RISC-V HCF instructions

Its authors have recently updated the GhostWrite academic research paper. The MMU bypass vulnerability in T-Head's C910 processor core is the highlight of the paper, and gave it its nickname.

But the updated paper also reveals a so-called HFC Halt and Catch Fire instruction in the newer SpacemiT X60 processor core. This comes on top of another HFC found in T-Head's C908 already in the first public preprint version of the article. This means both the first and second commercially available processor designs featuring the RISC-V Vector extension (RVV) are susceptible to an HFC.

By the way

RISC-V support and optimisation in the open-source multimedia FFmpeg framework and the VLC media player are currently almost at a standstill due to lack of time for code reviews and further work.

FFmpeg AVC/H.264 decoding optimisations were sponsored by RISE. Otherwise I have been acting as maintainer and main developer in my free time. Unfortunately, this is unsustainable and I am struggling to keep up particularly (but not only) with regards to code reviews.

Decoding RISC-V instructions

The HFC instructions can be found within GhostWrite artifacts on GitHub in RISC-V inline assembler:

T-Head C908: .fill 1, 4, 0x20b00087
SpacemiT X60: xor s0, s0, s0 .fill 1, 4, 0xe0815407

Even by the low standards of assembler, this is rather esoteric. So let's unpack this step-by-step.

SPOILER ALERT: if you did not read the GhostWrite article, those instructions are invalid/reserved, but we can still try to decode them.

`.fill`

.fill is a pseudo-operation of the GNU assembler which repeats a pattern of a given byte size a given number of times. Here the pattern is repeated only 1 time and adds up to 4 bytes.

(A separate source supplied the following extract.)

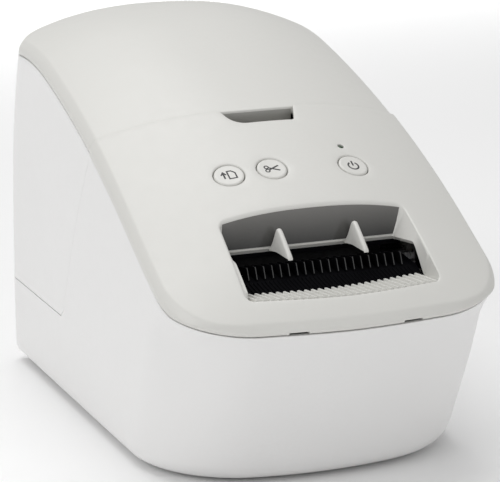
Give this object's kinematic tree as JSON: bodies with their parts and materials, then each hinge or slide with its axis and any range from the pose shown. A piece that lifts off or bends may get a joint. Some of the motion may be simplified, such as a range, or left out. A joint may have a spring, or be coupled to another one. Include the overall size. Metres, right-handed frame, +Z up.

On RISC-V, instructions are 4 bytes by default, and since there is no actual repeatition, so the .insn pseudo-operation would have been simpler, e.g.:

.insn 0x20b00087

Thus now we have to actually make sense of those two hexadecimal values 0x20b00087 and 0xe0815407, which are the actual machine instructions.

Opcode `0x07`

According to specifications, RISC-V instructions terminate with a 7-bit opcode. More precisely, the bottom 2 bits are always ones with other values reserved for compression, and the 5 bits above constitute the true opcode.

Either way, the bottom 7 bits are 0b0000111 (7) in both cases. If you look it up in the main RISC-V Unprivileged ISA specification, you will find that that is the opcode for "LOAD-FP" for floating point register load instructions.

`LOAD-FP` instruction format

If you already read the research paper, you can probably guess that the instruction is in fact not an FP load. But if we pretend for a minute that we do not know that yet, then we will need to check the floating point instruction format in the same ISA specification.

Bit fields	31-25	19-15	14-12	11-7	6-0
I-type	`imm[11:0]`	`rs1`	`funct3`	`rd`	`opcode`
F extension	offset[11:0]	base	width	dest	LOAD-FP
C908 HFC	001000001011	00000	000	00001	0000111
X60 HFC	111000001000	00010	101	01000	0000111

We already identified the opcode, so the next step is to decode the 3-bit funct3 field. In these cases, it is called the width field: it indicates the floating point data type coded as the binary logarithm of the type's byte size:

0b001 (1): half precision (16-bit), requiring the Zfh extension
0b010 (2): single precision (32-bit), requiring the F extension
0b011 (3): double precision (64-bit), requiring the D extension
0b100 (4): quadruple precision (128-bit), requiring the Q extension

It was a foregone conclusion, but width values 0b000 and 0b101 are not actually defined in the floating point extensions but in the Vector (V) extension instead. They nominally indicate the vector element size:

0b000 (0): vector of 8-bit elements
0b101 (5): vector of 16-bit elements
0b110 (6): vector of 32-bit elements
0b111 (7): vector of 64-bit elements

Note that these four values only are only assigned if bit 28 is zero. Otherwise they are reserved for future extensions (which could be either scalar or vector).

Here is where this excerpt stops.